In a time where the obit is already written for the modern family, Tim Russert reminded all of us that a normal home life could still be maintained despite a hectic schedule and a full professional life. He took the time to be with his boy, and to check in with his father back in Buffalo. Russert knew what was important, and shared what he learned with all of us.
This is a time where many confuse "echo chambers" with journalism: there are too many of us who don't care to hear both sides of an issue, who only want to hear their own slant parroted by a columnist or talk show host. To these people, anyone who challenges their thought pattern must be one of "them": either a member of the leftist elite media or a right-wing crackpot. The media does nothing to fix this by cranking out more and more opinionated "journalists", knowing that they draw a crowd (and thus, money). I've said it before and I'll say it again: the media isn't blue or red--it's green. We don't do slant, we do money.

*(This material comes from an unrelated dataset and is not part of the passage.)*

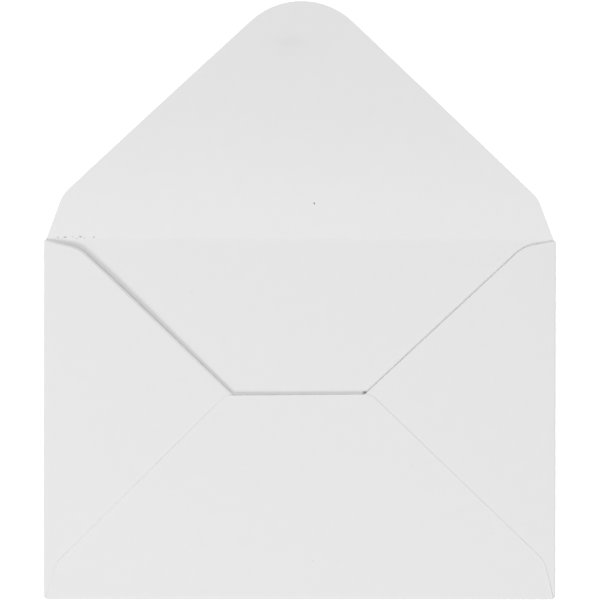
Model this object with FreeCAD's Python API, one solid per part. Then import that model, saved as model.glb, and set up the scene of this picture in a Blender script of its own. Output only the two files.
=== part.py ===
import FreeCAD, Part
import math
import os

# An empty paper envelope of the C6 size, lying open on its back with its flap side up.
# It is one die-cut sheet: a back panel, two side flaps folded in over it, a bottom flap folded up and
# glued onto the side flaps, and a pointed top flap that lies open beyond the crease.
# X runs across the envelope, Y from the bottom fold towards the tip of the top flap, Z up.
# The origin is the middle of the lying envelope, on the surface that it lies on. Sizes in millimetres.

Vector = FreeCAD.Vector

# The sheet and its folds
paper_thickness = 0.15
side_fold_radius = 0.15  # inside of the two side folds
seam_press = 0.03  # how far the glued layers are pressed into each other
corner_notch = 0.35  # cut across each corner, between two neighbouring folds

# The closed pocket, over its folds
pocket_width = 162.0
pocket_height = 114.0  # bottom fold to crease

# The top flap, measured from the crease, with its shoulders measured from the side folds
top_reach = 75.5
top_shoulder_inset = 5.9
top_shoulder_rise = 13.55
top_shoulder_radius = 10.0
top_tip_radius = 23.4

# The opened top flap springs up from the crease and bends down again to its tip. Its curve is drawn
# smoothly along straight lines through these two heights, at these distances from the crease.
top_spring = 2.4
top_spring_reach = 20.0
top_bend = 1.75
top_bend_reach = 48.0
top_tip_lift = 0.05  # of the tip above the surface that the envelope lies on

# The two side flaps, with their shoulders measured from the side fold and from the flap's end
side_tip_gap = 34.4  # between the two tips, hidden under the bottom flap
side_shoulder_inset = 10.8
side_shoulder_drop = 2.4
side_shoulder_radius = 10.8
side_tip_radius = 10.0

# The bottom flap, with its shoulders measured from the side folds and the bottom fold
mouth_depth = 49.15  # crease to the bottom flap's upper edge
throat_width = 46.0  # of that upper edge, between its corners before rounding
throat_corner_radius = 4.3
bottom_shoulder_inset = 3.5
bottom_shoulder_rise = 11.7
bottom_shoulder_radius = 8.0

# How far each flap is turned clockwise on its fold, in degrees, because the folds lie a touch askew
top_skew = 0.4
side_skew = 0.4
bottom_skew = -0.5

# The bow of the pocket's front: how far it stands above its pressed-flat height, at the crease
bow_left = 1.5
bow_left_corner = 0.78  # in line with the corners of the bottom flap's upper edge
bow_middle = 0.58
bow_right_corner = 0.6
bow_right = 0.33
bow_throat_share = 0.47  # share of the bow that is left at the bottom flap's upper edge
bow_low_share = 0.45  # share that is left near the bottom fold
side_ramp = 8.0  # width along each side fold over which the front rises
bottom_ramp = 20.0  # the same along the bottom fold

# Heights of the layers where the folds begin
side_layer = paper_thickness + 2 * side_fold_radius  # underside of the side flaps
seam_layer = side_layer + paper_thickness - seam_press  # underside of the bottom flap
bottom_fold_radius = (seam_layer - paper_thickness) / 2

# Places of the folds and the crease
side_fold = pocket_width / 2 - side_fold_radius - paper_thickness
crease = (pocket_height - top_reach) / 2
bottom_edge = crease - pocket_height
bottom_fold = bottom_edge + bottom_fold_radius + paper_thickness
throat = crease - mouth_depth

# Cutting shapes reach this far past the sheets that they cut
spare = 5.0
# The top flap's sheet reaches this far past its tip before it is cut
tip_margin = 0.5


def rounded_outline(corners):
    """Closed flat wire through corners (x, y, radius), each rounded with its own radius."""
    points = [Vector(x, y, -spare) for x, y, radius in corners]
    bends = []
    for index, corner in enumerate(corners):
        point = points[index]
        back = (points[index - 1] - point).normalize()
        ahead = (points[(index + 1) % len(points)] - point).normalize()
        half_angle = back.getAngle(ahead) / 2
        radius = corner[2]
        start = point + back * (radius / math.tan(half_angle))
        end = point + ahead * (radius / math.tan(half_angle))
        middle = point + (back + ahead).normalize() * (radius / math.sin(half_angle) - radius)
        bends.append((start, middle, end))
    edges = []
    for index, (start, middle, end) in enumerate(bends):
        if corners[index][2] > 0:
            edges.append(Part.Arc(start, middle, end).toShape())
        next_start = bends[(index + 1) % len(bends)][0]
        edges.append(Part.LineSegment(end, next_start).toShape())
    return Part.Wire(edges)


def cutter(corners):
    """Upright block with a rounded outline, tall enough to cut one flap out of a sheet."""
    return Part.Face(rounded_outline(corners)).extrude(Vector(0, 0, 3 * spare))


def beyond(inner, base):
    """The point on the line from inner through base that lies past the base, so that a cut passes it."""
    step = (base[0] - inner[0], base[1] - inner[1])
    length = math.hypot(step[0], step[1])
    return (base[0] + step[0] / length * spare, base[1] + step[1] / length * spare, 0)


def tip_corner(shoulder, reach, radius):
    """Distance from the base to the sharp corner, on the flap's middle line, that radius rounds to reach.

    The edge from the shoulder (half width, height) touches the tip's circle, and the corner lies
    where that edge meets the middle line.
    """
    half_width, height = shoulder
    rise = reach - radius - height
    to_centre = math.atan2(rise, half_width)
    lean = math.asin(radius / math.hypot(rise, half_width))
    return height + half_width * math.tan(to_centre + lean)


def turned(corner, hinge, degrees):
    """A corner (x, y, radius) turned clockwise about a point (x, y) in the middle of its fold."""
    x, y = corner[0] - hinge[0], corner[1] - hinge[1]
    angle = math.radians(degrees)
    turned_x = x * math.cos(angle) + y * math.sin(angle)
    turned_y = y * math.cos(angle) - x * math.sin(angle)
    return (hinge[0] + turned_x, hinge[1] + turned_y, corner[2])


def flap_outline(first_base, corners, last_base, skew):
    """Outline of a flap on its fold: the corners are turned by the skew, the two ends of the fold stay."""
    hinge = ((first_base[0] + last_base[0]) / 2, (first_base[1] + last_base[1]) / 2)
    free = [turned(corner, hinge, skew) for corner in corners]
    return [beyond(free[0], first_base)] + free + [beyond(free[-1], last_base)]


def back_panel():
    """The flat panel that lies underneath, with its four corners cut across."""
    left, right = -side_fold, side_fold
    low, high = bottom_fold, crease
    points = [
        (left + corner_notch, low),
        (right - corner_notch, low),
        (right, low + corner_notch),
        (right, high - corner_notch),
        (right - corner_notch, high),
        (left + corner_notch, high),
        (left, high - corner_notch),
        (left, low + corner_notch),
    ]
    loop = [Vector(x, y, 0) for x, y in points + points[:1]]
    return Part.Face(Part.makePolygon(loop)).extrude(Vector(0, 0, paper_thickness))


def fold_section(inner_radius):
    """Half ring in the XZ plane, open towards +X: the paper turned back over itself at a fold."""
    outer_radius = inner_radius + paper_thickness
    centre = Vector(0, 0, outer_radius)

    def ring_arc(radius):
        low = centre - Vector(0, 0, radius)
        high = centre + Vector(0, 0, radius)
        return Part.Arc(low, centre - Vector(radius, 0, 0), high).toShape()

    def end(side):
        near = centre + Vector(0, 0, side * inner_radius)
        far = centre + Vector(0, 0, side * outer_radius)
        return Part.LineSegment(near, far).toShape()

    edges = [ring_arc(outer_radius), end(1), ring_arc(inner_radius), end(-1)]
    return Part.Face(Part.Wire(Part.__sortEdges__(edges)))


def side_fold_strip(side):
    """Round fold along the left (-1) or right (+1) edge, between the corner cuts."""
    low = bottom_fold + corner_notch
    length = crease - corner_notch - low
    strip = fold_section(side_fold_radius).extrude(Vector(0, length, 0))
    strip.translate(Vector(-side_fold, low, 0))
    if side > 0:
        strip = strip.mirror(Vector(0, 0, 0), Vector(1, 0, 0))
    return strip


def bottom_fold_strip():
    """Round fold along the lower edge, half a sheet wider inside because it wraps the side flaps."""
    left = -side_fold + corner_notch
    strip = fold_section(bottom_fold_radius).extrude(Vector(0, 2 * left, 0))
    strip.rotate(Vector(0, 0, 0), Vector(0, 0, 1), 90)
    strip.translate(Vector(left, bottom_fold, 0))
    return strip


def spread(knots):
    """Places of the control points that leave a clamped cubic spline on these knots unstretched."""
    full = [knots[0]] * 3 + knots + [knots[-1]] * 3
    return [sum(full[index + 1 : index + 4]) / 3 for index in range(len(full) - 4)]


def between(places, heights, place):
    """Straight-line value at a place, between named heights at rising places."""
    for index in range(len(places) - 1):
        if place <= places[index + 1]:
            part = (place - places[index]) / (places[index + 1] - places[index])
            return heights[index] + part * (heights[index + 1] - heights[index])
    return heights[-1]


def curved_sheet(x_knots, y_knots, height):
    """Sheet of paper whose underside is a smooth surface drawn along height(x, y)."""
    poles = [[Vector(x, y, height(x, y)) for y in spread(y_knots)] for x in spread(x_knots)]
    surface = Part.BSplineSurface()
    surface.buildFromPolesMultsKnots(
        poles,
        [4] + [1] * (len(x_knots) - 2) + [4],
        [4] + [1] * (len(y_knots) - 2) + [4],
        x_knots,
        y_knots,
        False,
        False,
        3,
        3,
    )
    return surface.toShape().extrude(Vector(0, 0, paper_thickness))


def bowed_sheet(base_height):
    """Sheet over the whole pocket, bowed up between its three folds.

    Its height is base_height plus a bow across X times a share along Y. It springs up at once from the
    side folds, but leaves the bottom fold level.
    """
    corner = throat_width / 2
    ramp_end = side_fold - side_ramp
    x_marks = [-side_fold, -ramp_end, -corner, 0, corner, ramp_end, side_fold]
    bows = [0, bow_left, bow_left_corner, bow_middle, bow_right_corner, bow_right, 0]
    x_knots = sorted(x_marks + [-side_fold / 2, side_fold / 2])
    y_marks = [bottom_fold, bottom_fold + bottom_ramp, throat, crease]
    level_end = spread(y_marks)[1]

    def height(x, y):
        bow = between(x_marks, bows, x)
        share = between(y_marks, [0, bow_low_share, bow_throat_share, 1], y)
        return base_height + (bow * share if y > level_end else 0)

    return curved_sheet(x_knots, y_marks, height)


def side_flap(side):
    """Left (-1) or right (+1) flap, folded in over the back panel, with a rounded tip at mid-height."""
    low = bottom_fold + corner_notch
    high = crease - corner_notch
    middle = (low + high) / 2
    fold = side * side_fold
    shoulder = pocket_width / 2 - side_shoulder_inset
    reach = side_fold - side_tip_gap / 2
    rise = (high - low) / 2 - side_shoulder_drop + corner_notch
    tip = tip_corner((rise, side_fold - shoulder), reach, side_tip_radius)
    corners = [
        (side * shoulder, middle - rise, side_shoulder_radius),
        (fold - side * tip, middle, side_tip_radius),
        (side * shoulder, middle + rise, side_shoulder_radius),
    ]
    outline = flap_outline((fold, low), corners, (fold, high), side_skew)
    return bowed_sheet(side_layer).common(cutter(outline))


def bottom_flap():
    """Flap folded up from the bottom over the side flaps, with a straight upper edge at the throat."""
    base = side_fold - corner_notch
    shoulder = pocket_width / 2 - bottom_shoulder_inset
    shoulder_height = bottom_edge + bottom_shoulder_rise
    corners = [
        (shoulder, shoulder_height, bottom_shoulder_radius),
        (throat_width / 2, throat, throat_corner_radius),
        (-throat_width / 2, throat, throat_corner_radius),
        (-shoulder, shoulder_height, bottom_shoulder_radius),
    ]
    outline = flap_outline((base, bottom_fold), corners, (-base, bottom_fold), bottom_skew)
    return bowed_sheet(seam_layer).common(cutter(outline))


def sprung_sheet():
    """Sheet that springs up from the crease, bends over and comes down where the flap ends."""
    fall = (top_bend - top_tip_lift) / (top_reach - top_bend_reach)
    marks = [0, top_spring_reach, top_bend_reach, top_reach + tip_margin]
    heights = [0, top_spring, top_bend, top_tip_lift - fall * tip_margin]
    y_knots = [crease + mark for mark in marks]
    half_width = pocket_width / 2
    return curved_sheet([-half_width, half_width], y_knots, lambda x, y: between(y_knots, heights, y))


def top_flap():
    """Opened flap with two shoulders and a round tip, cut from the sprung sheet."""
    base = side_fold - corner_notch
    half_width = pocket_width / 2 - top_shoulder_inset
    tip = tip_corner((half_width, top_shoulder_rise), top_reach, top_tip_radius)
    corners = [
        (half_width, crease + top_shoulder_rise, top_shoulder_radius),
        (0, crease + tip, top_tip_radius),
        (-half_width, crease + top_shoulder_rise, top_shoulder_radius),
    ]
    outline = flap_outline((base, crease), corners, (-base, crease), top_skew)
    return sprung_sheet().common(cutter(outline))


def envelope():
    """The whole folded and glued sheet as one solid."""
    pieces = [side_fold_strip(-1), side_fold_strip(1), side_flap(-1), side_flap(1)]
    pieces += [bottom_fold_strip(), bottom_flap(), top_flap()]
    return back_panel().multiFuse(pieces).removeSplitter()


def save(name, shape):
    """Writes one node's STEP file."""
    os.makedirs("parts", exist_ok=True)
    shape.exportStep("parts/" + name + ".step")


save("envelope", envelope())
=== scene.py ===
import bmesh
import bpy
import numpy as np
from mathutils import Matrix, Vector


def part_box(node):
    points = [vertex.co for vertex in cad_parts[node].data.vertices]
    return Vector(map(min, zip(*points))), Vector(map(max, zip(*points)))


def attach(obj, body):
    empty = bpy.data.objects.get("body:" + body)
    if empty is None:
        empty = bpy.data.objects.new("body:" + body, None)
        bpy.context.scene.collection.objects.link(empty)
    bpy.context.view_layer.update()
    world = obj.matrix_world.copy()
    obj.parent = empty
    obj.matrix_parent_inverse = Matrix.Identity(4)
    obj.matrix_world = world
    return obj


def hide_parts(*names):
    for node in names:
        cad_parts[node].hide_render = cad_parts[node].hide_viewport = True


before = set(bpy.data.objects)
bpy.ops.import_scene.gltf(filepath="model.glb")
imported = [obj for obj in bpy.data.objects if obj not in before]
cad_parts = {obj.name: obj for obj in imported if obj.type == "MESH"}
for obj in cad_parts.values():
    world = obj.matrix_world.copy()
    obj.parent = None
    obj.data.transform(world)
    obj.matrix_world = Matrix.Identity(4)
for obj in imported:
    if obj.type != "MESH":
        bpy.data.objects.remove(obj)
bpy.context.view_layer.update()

# The envelope
# It is one die-cut sheet of smooth white paper: a back panel, two side flaps folded in over it, a bottom
# flap folded up and gummed onto the side flaps, and a pointed top flap that lies open beyond the crease.
# Its sheet is worked out here in millimetres, as the surface midway through the paper.

MM = 0.001
low_corner, high_corner = (np.array(corner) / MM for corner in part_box("envelope"))
half_width = high_corner[0]
bottom_edge = low_corner[1]
top_tip = high_corner[1]

paper = 0.15
side_radius = 0.225
seam_rise = 0.12  # of the bottom flap over the side flaps that it is gummed to
bottom_radius = side_radius + seam_rise / 2
notch = 0.35  # cut across each corner, between two folds
pocket_height = 114.0  # bottom fold to crease
mouth_depth = 49.15  # crease to the bottom flap's upper edge

crease = bottom_edge + pocket_height
side_fold = half_width - side_radius - paper / 2
bottom_fold = bottom_edge + bottom_radius + paper / 2
throat = crease - mouth_depth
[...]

Russert remained above that. He wasn't the only one asking hard, unbiased questions of Republicans and Democrats. Russert was just one of the most visible. And now, he's gone.
There's never a good time for such a thing to happen, but somewhere in Buffalo, New York it's going to be the saddest Father's Day ever for a man made famous by his kid's work. "Big Russ" has to make funeral arrangements for a son who loved and respected him beyond comprehension. It's a relationship that used to be standard operating procedure in many an American family. Now, its notable because it's something too many of us could only dream of.
I took Tom Brokaw's advice Friday night--at the end of his NBC special about his friend Tim, Brokaw suggested we all have a cold one for Russert. I did, and then talked with my family about our relationship, our role, our country. Corny? Probably. Necessary? I thought so. Our lives don't allow much time for those moments. Russert reminds us, from beyond the grave, that we have an obligation to make time for them.
Tim Russert's body of work as a journalist won't be forgotten. His message to all of us, as parents, sons and daughters, shouldn't be ignored. It's a way we can make him live a little longer. It's a chance to make our own lives better, before it's too late. Russert left us way too early. This Father's Day, and each day that follows, gives us all a chance to get it right.